Precipitation behavior of silicide and synergetic strengthening mechanisms in TiB-reinforced high-temperature titanium matrix composites during multi-directional forging

Abstract

To investigate the precipitation behavior of silicide and evaluate the contribution of the reinforcement phase to the properties of titanium matrix composites, a TiB-reinforced high-temperature titanium matrix composite was prepared by vacuum induction melting and multi-directional forging. The microstructure of the resultant composite after multi-directional forging was composed of a spheroidized α-phase, uniformly-distributed TiB and dual-scale silicides. The precipitation of silicides was attributed to the acceleration of elemental diffusion due to dislocations during forging.
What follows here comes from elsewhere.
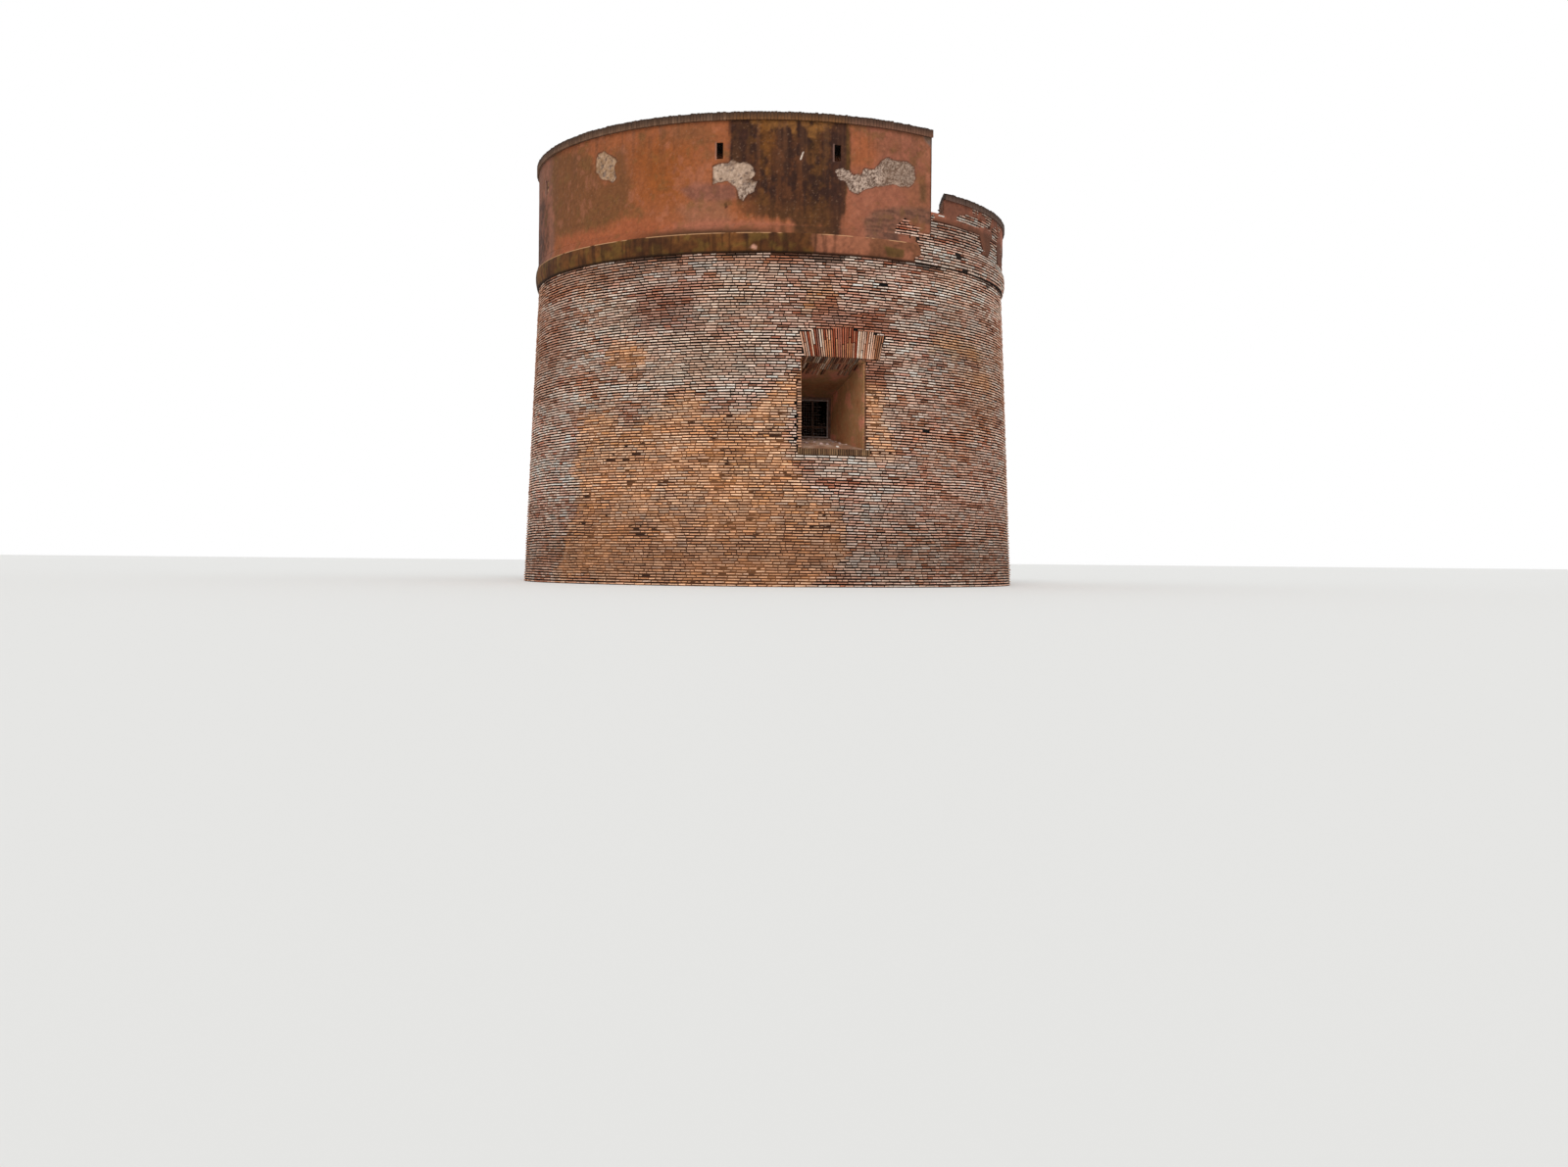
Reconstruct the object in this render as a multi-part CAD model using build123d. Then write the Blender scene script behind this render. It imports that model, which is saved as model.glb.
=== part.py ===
from build123d import *
from math import atan2, cos, degrees, radians, sin, tan
import os

# A round brick watchtower: a battered drum with a vaulted room, a cordon, a terrace,
# a high rendered parapet over one half and a low crenellated parapet over the other.
# Millimetres, +Z up, origin on the tower's axis at ground level.
# An azimuth is counted from the front, which faces -Y, towards +X.

# Drum
base_radius = 5036
parapet_radius = 4786
render_thickness = 15
upper_wall_thickness = 1100
vault_seat_width = 475
floor_seat_width = 300

# Floors and vault, each height counted from the one before
floor_seat_height = 1450
room_floor_thickness = 300
spring_height = 2950
vault_rise_height = 950
vault_crown_thickness = 300
terrace_fill_thickness = 350

# Cordon
cordon_lip_width = 40
cordon_projection_width = 58
cordon_band_height = 330
cordon_lean_width = 10
cordon_slope_height = 140

# Parapets
low_wall_thickness = 550
high_wall_thickness = 1100
high_wall_height = 1884
high_wall_end_angle = 24.2
high_wall_span = 180
high_cope_count = 3
breast_height = 510
merlon_height = 295
merlon_count = 3
high_cope_height = 136
merlon_cope_height = 115
cope_overhang_width = 50
cope_camber_height = 22
crenel_width = 345
crenel_splay = 41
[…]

The strength of the composite after multi-directional forging at room temperature increased by about 151.9 MPa due to the fine-grain strengthening of the α-phase and the precipitation strengthening of the silicides, whereas the load-bearing efficiency of the TiB whiskers was reduced with the decrease in the aspect ratio. The strength of the multi-directional-forged titanium matrix composite at 700 °C was reduced by about 28.3 MPa. However, its plasticity was significantly improved, and the elongation reached 116.8%. The main reasons for the decrease in the strength were the easy initiation of cracks the grain boundaries and the weakening of the precipitation strengthening of the silicides.